» **BRIEF**: Repeat the material exactly as it appears.

» **Dataset excerpt**:
▼
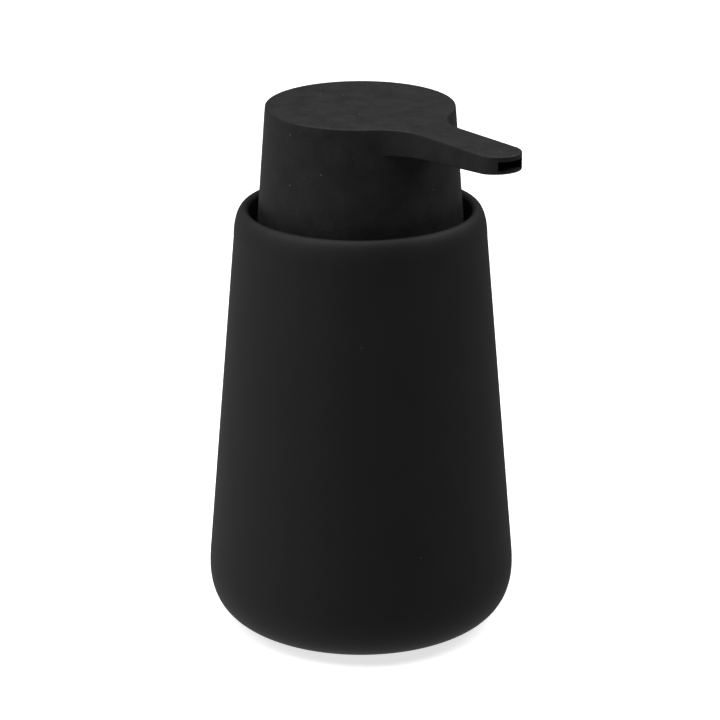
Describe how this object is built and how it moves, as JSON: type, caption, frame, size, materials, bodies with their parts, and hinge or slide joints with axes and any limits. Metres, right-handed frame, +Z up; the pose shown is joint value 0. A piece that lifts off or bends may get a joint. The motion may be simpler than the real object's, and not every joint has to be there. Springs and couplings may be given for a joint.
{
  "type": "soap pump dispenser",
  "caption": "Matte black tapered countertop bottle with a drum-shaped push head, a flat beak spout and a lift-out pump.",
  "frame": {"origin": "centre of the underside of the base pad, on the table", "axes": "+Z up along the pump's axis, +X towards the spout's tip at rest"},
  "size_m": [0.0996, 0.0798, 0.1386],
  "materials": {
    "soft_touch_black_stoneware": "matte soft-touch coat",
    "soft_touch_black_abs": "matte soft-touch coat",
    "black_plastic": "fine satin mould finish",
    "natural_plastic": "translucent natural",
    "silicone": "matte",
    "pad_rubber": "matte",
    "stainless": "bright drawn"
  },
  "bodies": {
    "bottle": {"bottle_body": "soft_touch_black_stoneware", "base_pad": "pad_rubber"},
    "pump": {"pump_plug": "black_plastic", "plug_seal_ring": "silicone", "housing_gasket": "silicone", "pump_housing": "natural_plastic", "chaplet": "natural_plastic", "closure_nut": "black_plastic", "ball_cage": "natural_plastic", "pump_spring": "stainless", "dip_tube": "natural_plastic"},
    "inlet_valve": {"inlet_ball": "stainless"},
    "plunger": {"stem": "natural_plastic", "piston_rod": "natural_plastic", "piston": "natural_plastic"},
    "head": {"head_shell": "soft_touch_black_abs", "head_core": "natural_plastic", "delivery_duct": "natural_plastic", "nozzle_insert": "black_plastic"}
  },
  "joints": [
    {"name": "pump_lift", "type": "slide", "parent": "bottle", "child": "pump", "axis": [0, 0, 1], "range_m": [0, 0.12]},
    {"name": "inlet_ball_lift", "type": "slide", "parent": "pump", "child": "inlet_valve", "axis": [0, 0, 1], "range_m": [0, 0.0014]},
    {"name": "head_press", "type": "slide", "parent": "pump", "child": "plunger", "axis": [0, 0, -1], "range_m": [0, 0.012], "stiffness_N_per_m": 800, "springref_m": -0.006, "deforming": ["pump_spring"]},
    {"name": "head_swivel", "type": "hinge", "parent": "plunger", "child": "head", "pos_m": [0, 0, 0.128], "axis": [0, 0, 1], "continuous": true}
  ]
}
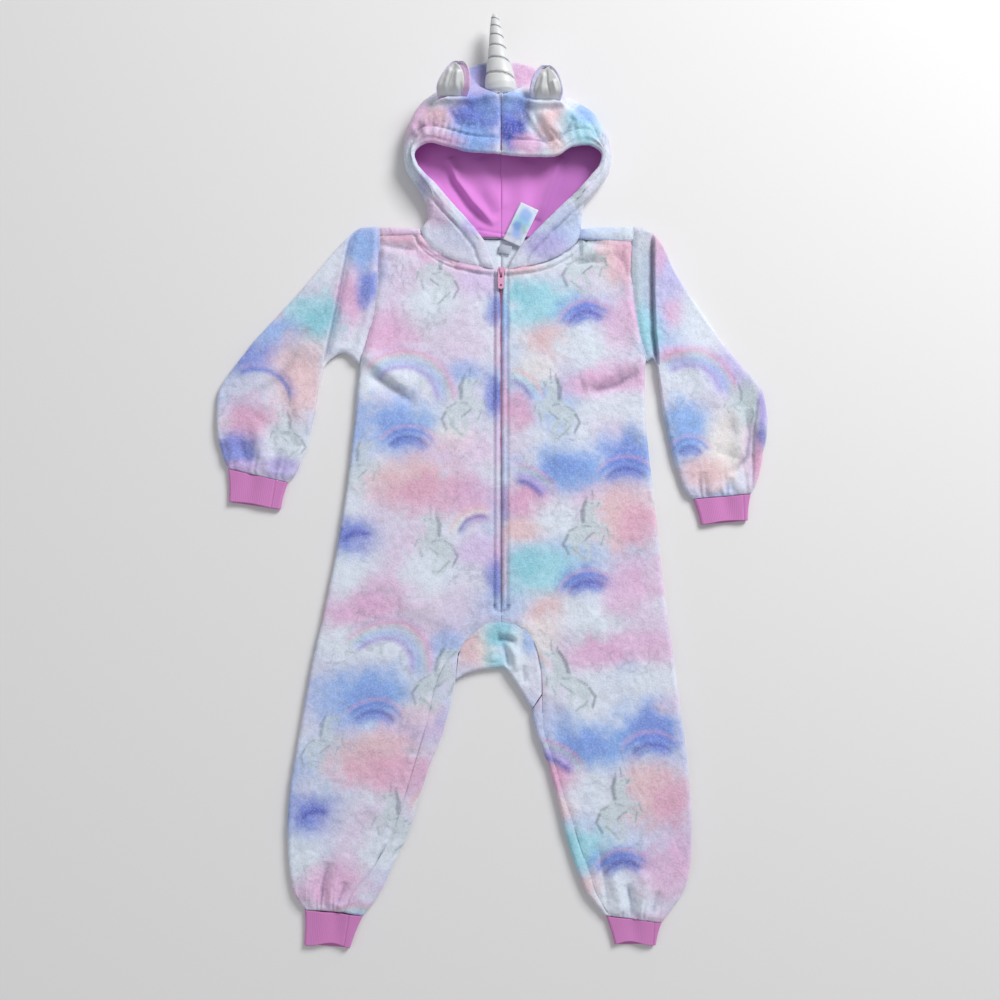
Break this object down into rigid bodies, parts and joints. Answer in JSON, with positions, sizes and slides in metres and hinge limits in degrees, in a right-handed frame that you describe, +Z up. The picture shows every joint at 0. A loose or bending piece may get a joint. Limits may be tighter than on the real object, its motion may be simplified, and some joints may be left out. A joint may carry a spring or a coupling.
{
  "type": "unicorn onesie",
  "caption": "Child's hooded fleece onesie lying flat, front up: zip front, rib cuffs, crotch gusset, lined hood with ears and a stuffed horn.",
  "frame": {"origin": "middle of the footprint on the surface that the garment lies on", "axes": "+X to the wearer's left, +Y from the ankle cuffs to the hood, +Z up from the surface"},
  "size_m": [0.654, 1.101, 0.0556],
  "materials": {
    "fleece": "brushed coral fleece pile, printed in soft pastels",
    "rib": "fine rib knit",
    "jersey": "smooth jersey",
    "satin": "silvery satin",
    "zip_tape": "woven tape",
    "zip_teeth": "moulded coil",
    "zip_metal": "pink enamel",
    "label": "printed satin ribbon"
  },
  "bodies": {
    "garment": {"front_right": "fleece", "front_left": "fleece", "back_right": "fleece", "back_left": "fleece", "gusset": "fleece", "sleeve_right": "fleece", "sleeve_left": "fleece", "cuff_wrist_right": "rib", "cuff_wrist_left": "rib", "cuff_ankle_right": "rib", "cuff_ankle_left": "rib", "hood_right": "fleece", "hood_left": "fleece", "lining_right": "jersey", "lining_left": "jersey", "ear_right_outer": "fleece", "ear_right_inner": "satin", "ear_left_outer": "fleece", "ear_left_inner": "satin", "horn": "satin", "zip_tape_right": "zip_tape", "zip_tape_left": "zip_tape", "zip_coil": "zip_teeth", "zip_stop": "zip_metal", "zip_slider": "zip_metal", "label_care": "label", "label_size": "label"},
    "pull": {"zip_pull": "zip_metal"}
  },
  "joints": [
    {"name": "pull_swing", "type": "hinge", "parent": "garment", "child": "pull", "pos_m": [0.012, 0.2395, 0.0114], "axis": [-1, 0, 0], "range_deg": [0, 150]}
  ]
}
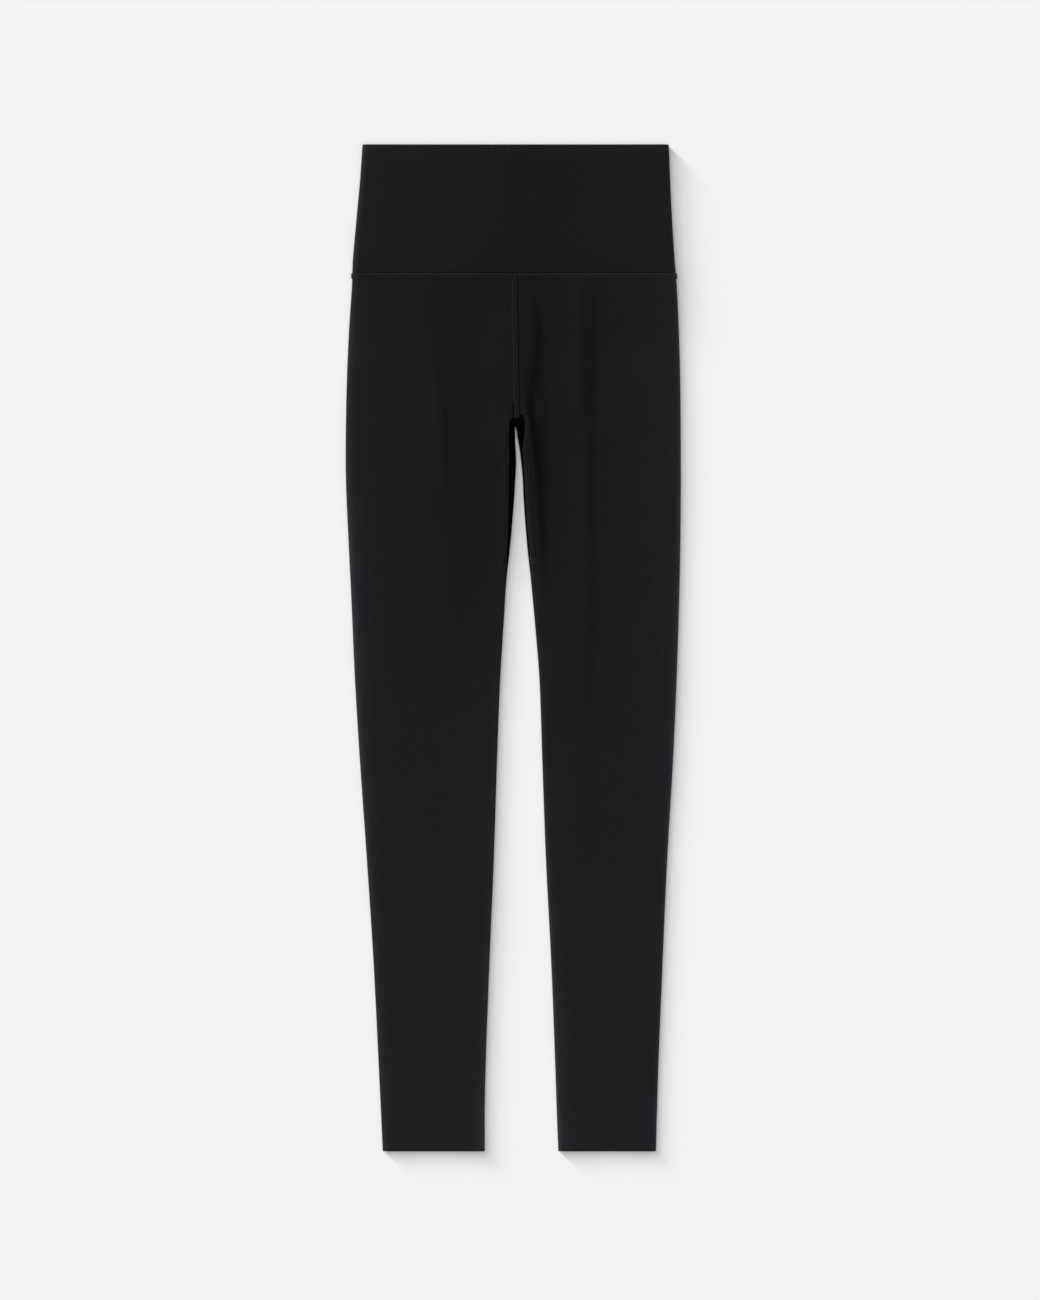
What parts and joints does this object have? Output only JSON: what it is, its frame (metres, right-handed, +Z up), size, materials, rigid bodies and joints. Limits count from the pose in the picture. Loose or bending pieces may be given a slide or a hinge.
▲
» **EXERCISE RESPONSE**:
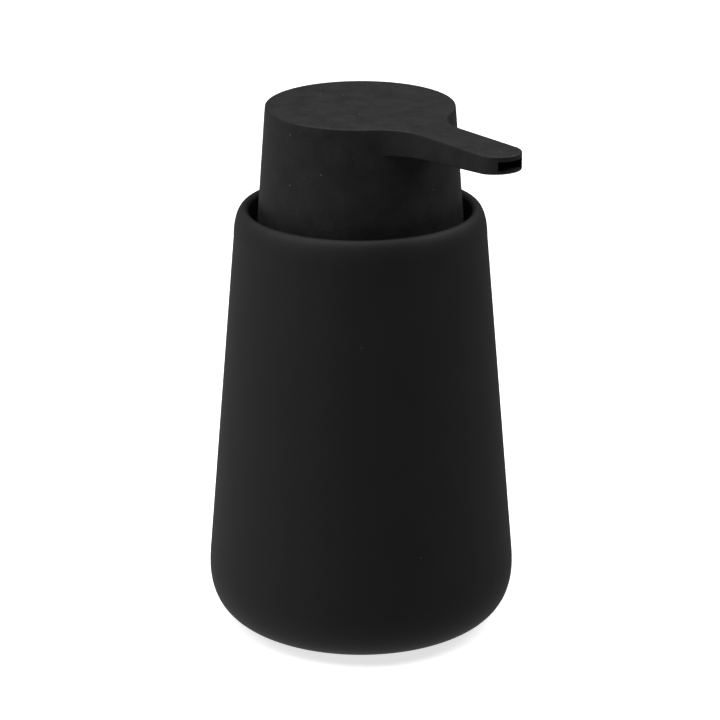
Describe how this object is built and how it moves, as JSON: type, caption, frame, size, materials, bodies with their parts, and hinge or slide joints with axes and any limits. Metres, right-handed frame, +Z up; the pose shown is joint value 0. A piece that lifts off or bends may get a joint. The motion may be simpler than the real object's, and not every joint has to be there. Springs and couplings may be given for a joint.
{
  "type": "soap pump dispenser",
  "caption": "Matte black tapered countertop bottle with a drum-shaped push head, a flat beak spout and a lift-out pump.",
  "frame": {"origin": "centre of the underside of the base pad, on the table", "axes": "+Z up along the pump's axis, +X towards the spout's tip at rest"},
  "size_m": [0.0996, 0.0798, 0.1386],
  "materials": {
    "soft_touch_black_stoneware": "matte soft-touch coat",
    "soft_touch_black_abs": "matte soft-touch coat",
    "black_plastic": "fine satin mould finish",
    "natural_plastic": "translucent natural",
    "silicone": "matte",
    "pad_rubber": "matte",
    "stainless": "bright drawn"
  },
  "bodies": {
    "bottle": {"bottle_body": "soft_touch_black_stoneware", "base_pad": "pad_rubber"},
    "pump": {"pump_plug": "black_plastic", "plug_seal_ring": "silicone", "housing_gasket": "silicone", "pump_housing": "natural_plastic", "chaplet": "natural_plastic", "closure_nut": "black_plastic", "ball_cage": "natural_plastic", "pump_spring": "stainless", "dip_tube": "natural_plastic"},
    "inlet_valve": {"inlet_ball": "stainless"},
    "plunger": {"stem": "natural_plastic", "piston_rod": "natural_plastic", "piston": "natural_plastic"},
    "head": {"head_shell": "soft_touch_black_abs", "head_core": "natural_plastic", "delivery_duct": "natural_plastic", "nozzle_insert": "black_plastic"}
  },
  "joints": [
    {"name": "pump_lift", "type": "slide", "parent": "bottle", "child": "pump", "axis": [0, 0, 1], "range_m": [0, 0.12]},
    {"name": "inlet_ball_lift", "type": "slide", "parent": "pump", "child": "inlet_valve", "axis": [0, 0, 1], "range_m": [0, 0.0014]},
    {"name": "head_press", "type": "slide", "parent": "pump", "child": "plunger", "axis": [0, 0, -1], "range_m": [0, 0.012], "stiffness_N_per_m": 800, "springref_m": -0.006, "deforming": ["pump_spring"]},
    {"name": "head_swivel", "type": "hinge", "parent": "plunger", "child": "head", "pos_m": [0, 0, 0.128], "axis": [0, 0, 1], "continuous": true}
  ]
}
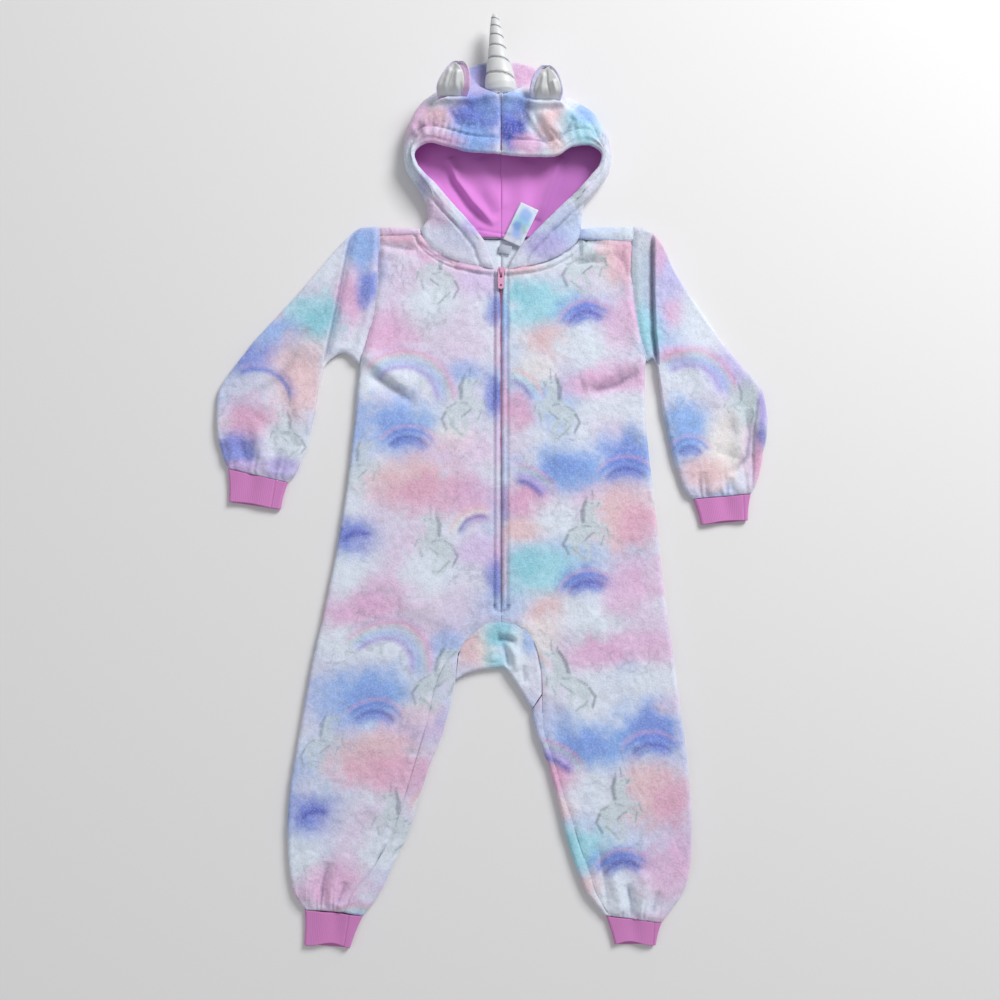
Break this object down into rigid bodies, parts and joints. Answer in JSON, with positions, sizes and slides in metres and hinge limits in degrees, in a right-handed frame that you describe, +Z up. The picture shows every joint at 0. A loose or bending piece may get a joint. Limits may be tighter than on the real object, its motion may be simplified, and some joints may be left out. A joint may carry a spring or a coupling.
{
  "type": "unicorn onesie",
  "caption": "Child's hooded fleece onesie lying flat, front up: zip front, rib cuffs, crotch gusset, lined hood with ears and a stuffed horn.",
  "frame": {"origin": "middle of the footprint on the surface that the garment lies on", "axes": "+X to the wearer's left, +Y from the ankle cuffs to the hood, +Z up from the surface"},
  "size_m": [0.654, 1.101, 0.0556],
  "materials": {
    "fleece": "brushed coral fleece pile, printed in soft pastels",
    "rib": "fine rib knit",
    "jersey": "smooth jersey",
    "satin": "silvery satin",
    "zip_tape": "woven tape",
    "zip_teeth": "moulded coil",
    "zip_metal": "pink enamel",
    "label": "printed satin ribbon"
  },
  "bodies": {
    "garment": {"front_right": "fleece", "front_left": "fleece", "back_right": "fleece", "back_left": "fleece", "gusset": "fleece", "sleeve_right": "fleece", "sleeve_left": "fleece", "cuff_wrist_right": "rib", "cuff_wrist_left": "rib", "cuff_ankle_right": "rib", "cuff_ankle_left": "rib", "hood_right": "fleece", "hood_left": "fleece", "lining_right": "jersey", "lining_left": "jersey", "ear_right_outer": "fleece", "ear_right_inner": "satin", "ear_left_outer": "fleece", "ear_left_inner": "satin", "horn": "satin", "zip_tape_right": "zip_tape", "zip_tape_left": "zip_tape", "zip_coil": "zip_teeth", "zip_stop": "zip_metal", "zip_slider": "zip_metal", "label_care": "label", "label_size": "label"},
    "pull": {"zip_pull": "zip_metal"}
  },
  "joints": [
    {"name": "pull_swing", "type": "hinge", "parent": "garment", "child": "pull", "pos_m": [0.012, 0.2395, 0.0114], "axis": [-1, 0, 0], "range_deg": [0, 150]}
  ]
}
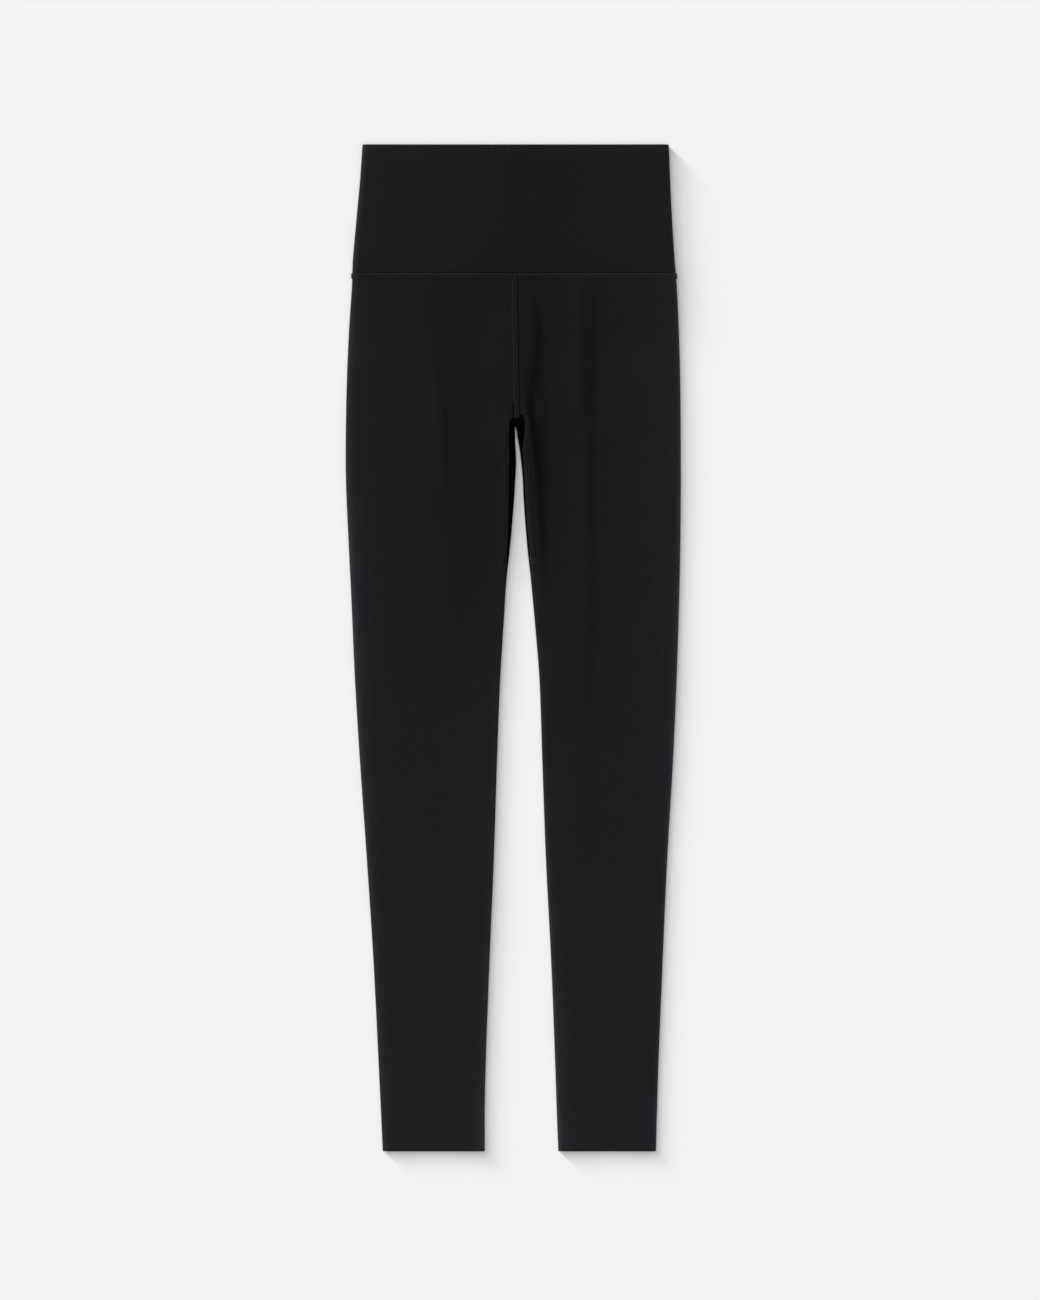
What parts and joints does this object have? Output only JSON: what it is, its frame (metres, right-handed, +Z up), size, materials, rigid bodies and joints. Limits count from the pose in the picture. Loose or bending pieces may be given a slide or a hinge.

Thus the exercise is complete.